The annoying part was the 4 complementary training workshops that I had to do along with these courses. Each of them were mandatory and had 4 classes along with assignments. Most of these workshops felt like an unnecessary extension of a 2-hour seminar. But anyway, I survived those as well.

During the first year, Andrea asked me to focus only on the courses. We didn’t start any research work during my first year. We had a few opportunities to discuss a few potential research projects and a theme for my PhD. He sent me a paper about column generation and I liked that. So, we settled on the theme of using column generation in machine learning. At that point, we added another advisor for my PhD: Guy Desaulniers. He is an expert in column generation.

Finance

Before I started my PhD, I was working at Google. They pay a lot of money in the USA. So obviously, I had to adjust to a new lifestyle when I started my PhD. Here, I do get a stipend that is not taxable and is enough for living a decent life. But, this stipend is way less that what I was earning before. For a while, I was overwhelmed with the calculations about where to spend money and where to save money etc. This is the point of time when I realized that I never really had proper financial education. A big chunk of my money was resting in my bank accounts in different countries. The Google stock price went up a lot. I decided to educate myself about finance and started with a small course on stocks. I should have started long ago, but better-late-than-never, right?

Meanwhile, Andrea told us that he is going to leave poly and move to New York. My stipend came from his chair CERC. He decided to find a different source for my funding. So, we filled a bunch of forms and now my stipend comes from DEEL. For me, this changed nothing, except I now have to provide updates once in a while to DEEL. This basically works as accountability, so it is good for avoiding procrastination. At this point, the stipend is enough to cover my expenses, so I am not looking for other income sources. I am applying for TA positions, but that is mostly to get teaching experience and shadow a course development process.

Comprehensive exam

Coming back to the academics, the next step was to pass a comprehensive exam. There are two parts of this exam. A written part and an oral part. In the written part, I have to pass a regular written test in linear programming, integer programming and machine learning. This part was again not so hard since I had just finished those courses. Also, the examiners are just too lazy. They repeated a lot of questions from the previous exams. The oral part took more time. For that, I had to prepare a research proposal describing three research projects that can lead to three publications. Then I had to present this in front of a committee. This is a smaller version of thesis defense. We already had one project for this. Andrea found an interesting idea for the second project. The committee doesn’t expect a lot of details for the last project. I had an idea for it, Andrea and Guy seemed fine with it, and I added it to the proposal.
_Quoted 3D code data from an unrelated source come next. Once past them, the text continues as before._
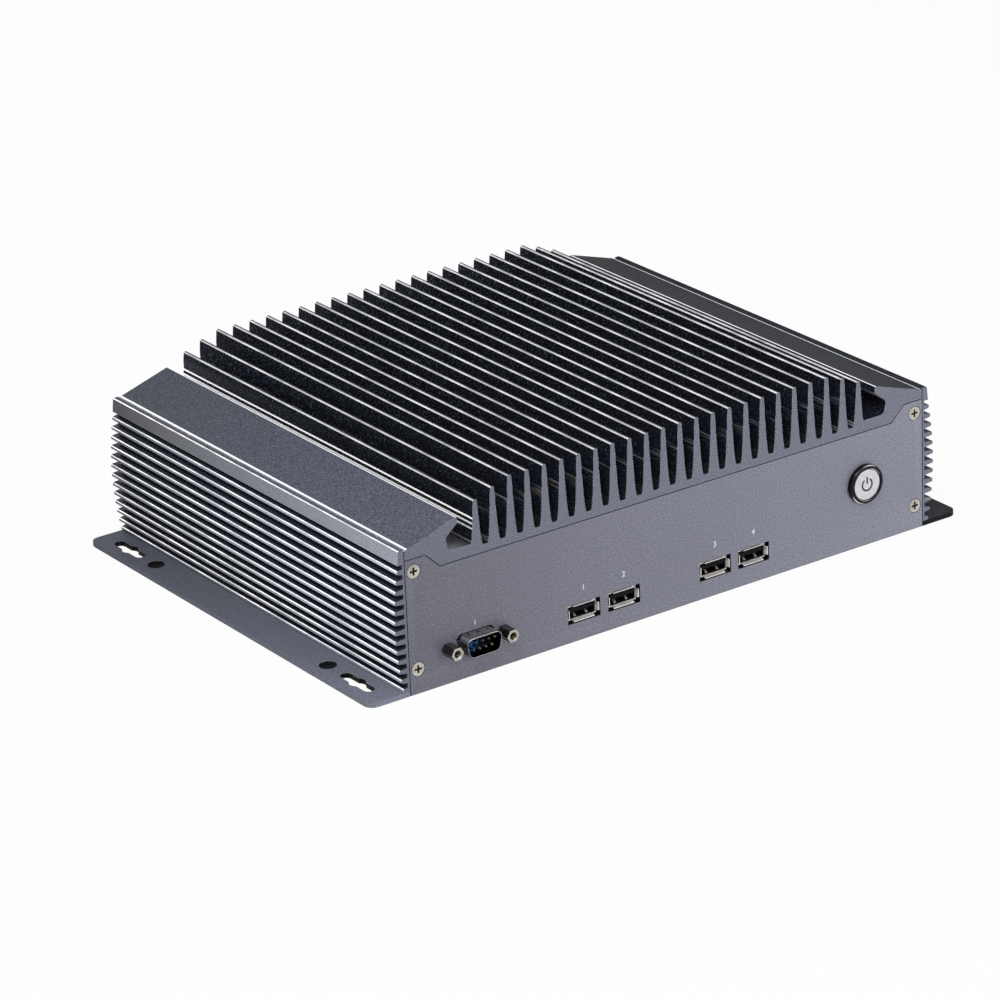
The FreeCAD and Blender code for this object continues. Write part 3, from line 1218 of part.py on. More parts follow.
def open_socket(x, size, opening):
    """A socket block on the back edge of the board, hollow from the rear."""
    height = BOARD_TOP + size[2] / 2
    block = box(spread(x, size[0]), (REAR - size[1], REAR), (BOARD_TOP, BOARD_TOP + size[2]))
    mouth = box(spread(x, opening[0]), (REAR - opening[1], REAR), spread(height, opening[2]))
    return without(block, [mouth])


def make_inlet_pins():
    """The three blades inside the power inlet."""
    height = BOARD_TOP + INLET_SIZE[2] / 2
    floor = REAR - INLET_OPENING[1]
    depth = (floor, floor + INLET_PIN_LENGTH)
    return [box(spread(INLET_X + step * INLET_PIN_SPACING, INLET_PIN_WIDTH), depth,
                spread(height, INLET_PIN_WIDTH))
            for step in (-1, 0, 1)]


def antenna_plug(x):
    """A rubber plug in a spare antenna hole."""
    rim, proud = ANTENNA_HEAD
    head = rod_along_y(x, ANTENNA_HEIGHT, ANTENNA_RADIUS + rim, REAR, REAR + proud)
    stem = rod_along_y(x, ANTENNA_HEIGHT, ANTENNA_RADIUS, REAR_PANEL_FRONT - 1.0, REAR)
    return fused([head, stem])


def make_rear_ports():
    """Save the ports at the rear."""
    save("network_sockets", [open_socket(x, NETWORK_SIZE, NETWORK_OPENING) for x in NETWORK_XS])
    save("rear_usb_shells", [turned_to_rear(usb_shell(-x)) for x in REAR_USB_XS])
    rear_tongues = [turned_to_rear(usb_tongue(-x)) for x in REAR_USB_XS]
    save("usb_tongues", [usb_tongue(x) for x in USB_XS] + rear_tongues)
    display_opening = tuple(size - 2 * DISPLAY_WALL for size in DISPLAY_SIZE)
    save("display_socket", [open_socket(DISPLAY_X, DISPLAY_SIZE, display_opening)])
    save("power_inlet", [open_socket(INLET_X, INLET_SIZE, INLET_OPENING)])
    save("power_inlet_pins", make_inlet_pins())
    save("antenna_hole_plugs", [antenna_plug(x) for x in ANTENNA_XS])


os.makedirs("parts", exist_ok=True)
make_case()
make_case_screws()
make_front_ports()
make_power_button()
make_board()
make_cooling()
make_memory()
make_cards()
make_small_parts()
make_storage()
make_rear_ports()
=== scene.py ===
"""Dresses the fanless industrial computer: finishes, fine edges, printed numbers, lights and camera.

Lengths are in millimetres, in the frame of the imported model, unless a docstring says otherwise.
"""

import json
import logging
import math
from dataclasses import dataclass
from enum import Enum
from functools import partial, reduce

import bmesh
import bpy
from mathutils import Matrix, Vector

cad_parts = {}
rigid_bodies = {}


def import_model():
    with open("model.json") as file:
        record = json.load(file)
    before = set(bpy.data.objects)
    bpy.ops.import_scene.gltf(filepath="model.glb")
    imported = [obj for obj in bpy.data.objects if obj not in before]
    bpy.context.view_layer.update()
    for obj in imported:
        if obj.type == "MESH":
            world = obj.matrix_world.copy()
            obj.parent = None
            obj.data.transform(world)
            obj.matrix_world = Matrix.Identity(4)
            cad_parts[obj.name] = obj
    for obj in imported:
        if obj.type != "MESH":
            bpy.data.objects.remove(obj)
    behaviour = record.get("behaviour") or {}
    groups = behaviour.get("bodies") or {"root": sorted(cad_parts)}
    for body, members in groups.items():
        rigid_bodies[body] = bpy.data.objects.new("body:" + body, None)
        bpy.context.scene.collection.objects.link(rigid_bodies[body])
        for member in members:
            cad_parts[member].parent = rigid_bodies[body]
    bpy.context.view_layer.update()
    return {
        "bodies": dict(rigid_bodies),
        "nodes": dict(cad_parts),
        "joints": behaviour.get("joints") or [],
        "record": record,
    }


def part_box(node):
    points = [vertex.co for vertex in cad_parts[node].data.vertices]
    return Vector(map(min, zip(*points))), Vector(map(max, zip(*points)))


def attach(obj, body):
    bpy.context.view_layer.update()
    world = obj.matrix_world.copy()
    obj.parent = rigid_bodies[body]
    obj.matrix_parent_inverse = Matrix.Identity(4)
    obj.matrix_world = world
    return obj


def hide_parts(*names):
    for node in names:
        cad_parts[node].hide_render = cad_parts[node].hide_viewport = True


MM = 0.001
LOG = logging.getLogger("industrial_computer")

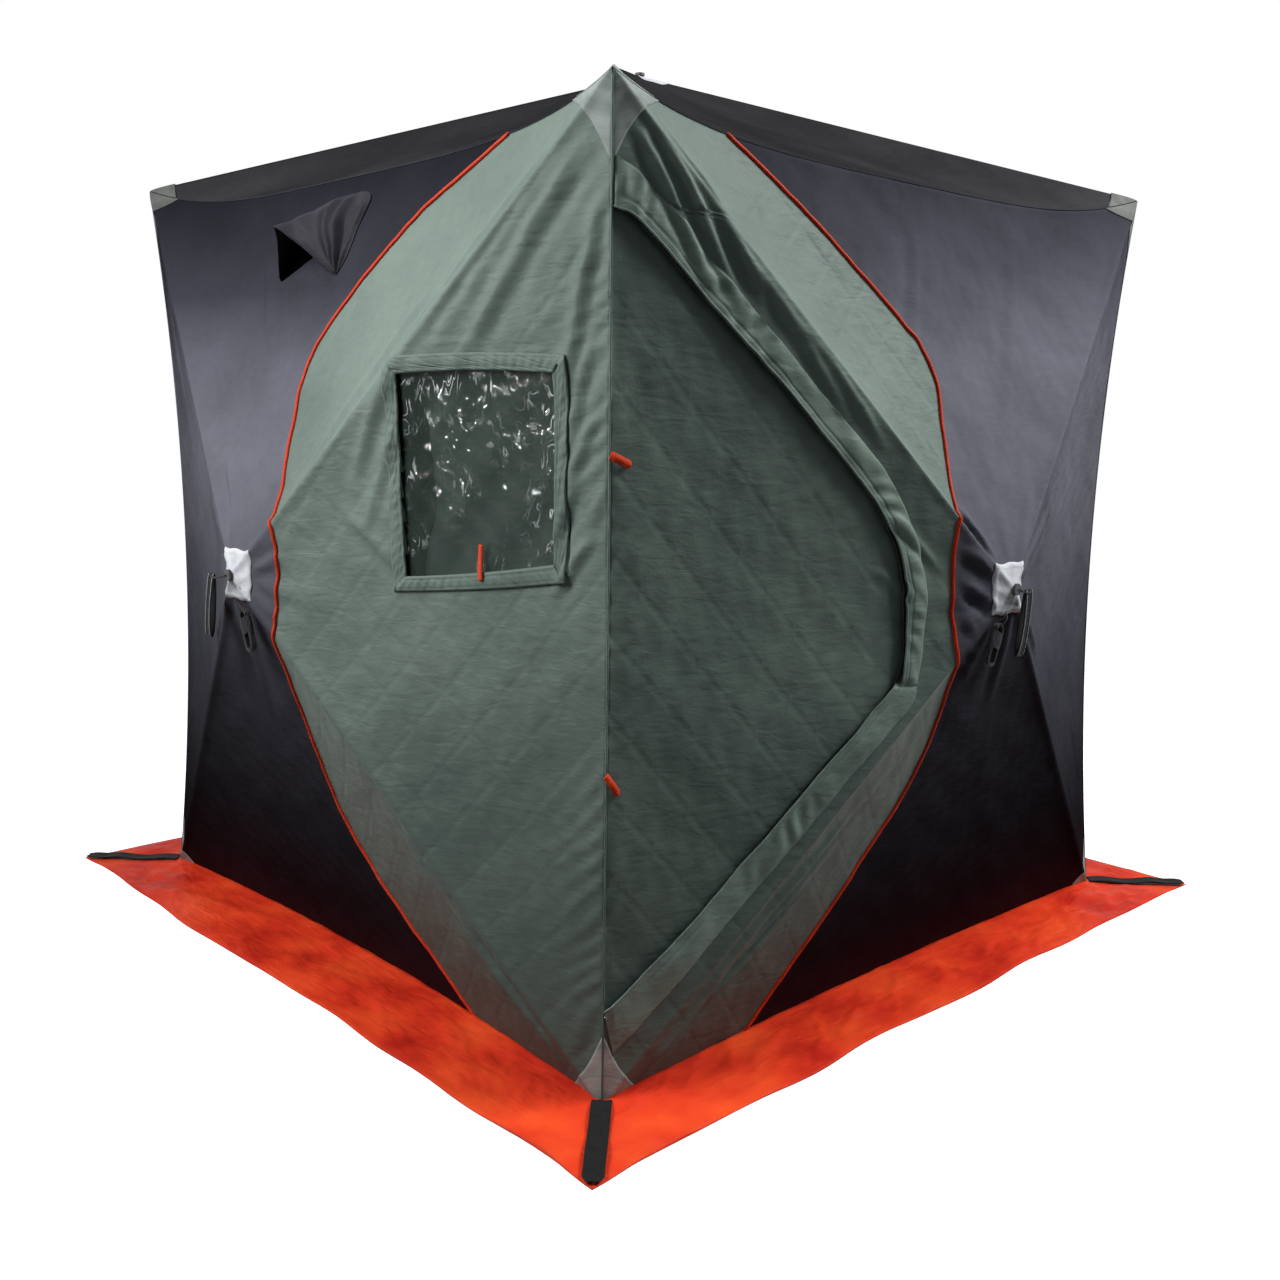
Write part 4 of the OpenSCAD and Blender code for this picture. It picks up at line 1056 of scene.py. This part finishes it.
def tie_loop(name, start, end, width):
    """A folded tab of orange webbing that ties the open door back: a flat loop with a round end,
    sewn into the corner seam."""
    n, m = 28, 9
    t = np.linspace(0, 1, n)[:, None]
    w = np.linspace(-0.5, 0.5, m)[None, :]
    (s1, z1), (s2, z2) = start, end
    length = math.hypot(s2 - s1, z2 - z1)
    across = np.array([-(z2 - z1), s2 - s1]) / length
    round_end = np.sqrt(np.clip(1 - np.clip((t - 0.86) / 0.14, 0, 1) ** 2, 0.05, 1))
    s = s1 + (s2 - s1) * t + across[0] * width * w * round_end
    z = z1 + (z2 - z1) * t + across[1] * width * w * round_end
    high = 0.0035 + 0.006 * np.sin(np.pi * t) + 0.0015 * np.cos(np.pi * w * 1.6)
    points = on_cloth("door", near_x(s), z, high)
    obj = surface(name, points, TAB_ORANGE, None, True)
    thicken(obj, 0.0022)
    bevel = obj.modifiers.new("round", "SUBSURF")
    bevel.levels = bevel.render_levels = 1
    return obj


tie_upper = tie_loop("door_tie_upper", (-0.002, 1.182), (0.042, 1.164), 0.017)
tie_lower = tie_loop("door_tie_lower", (-0.004, 0.618), (0.024, 0.578), 0.015)
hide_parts("door_tie_loops")
bend_with_door(tie_upper)
bend_with_door(tie_lower)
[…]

Writing the proposal was my first attempt at writing a formal research document. It took me 6 iterations to get approvals from my advisors. This was totally worth the efforts. I learned a lot about writing during this process. The presentation was a formality. The committee contained four members, two of them were my advisors. The other members asked me a lot of questions to evaluate if I know what I am doing. The committee head gave a few suggestions at the end. Other than that, the exam seemed like a formality and the result was pre-decided. Andrea earlier told me that none of his students ever failed this exam, so my result did not surprise me.

What’s next?

The only thing that remains in my PhD is my thesis. I need to publish three papers and add them to my thesis. I am already working on my first paper. The second project is also in progress, and we might start writing a paper on it soon. The third project needs more details to be worked out before we can start. Hopefully, while working on the first two projects, we will find new ideas for that. I have some experience for dealing with research related issues like not being able to find ideas and getting stuck. So, I'm not really facing any mental health issues. But at the same time, I am realizing that doing good research plays only a small part in academic success. The skills like building a good network, and being able to communicate and sell my ideas matters more.

There are a lot of questions that I need to figure out about my post PhD life. I am still not decided on academia or industry or starting something on my own. Hopefully, I will have better ideas as I move forward.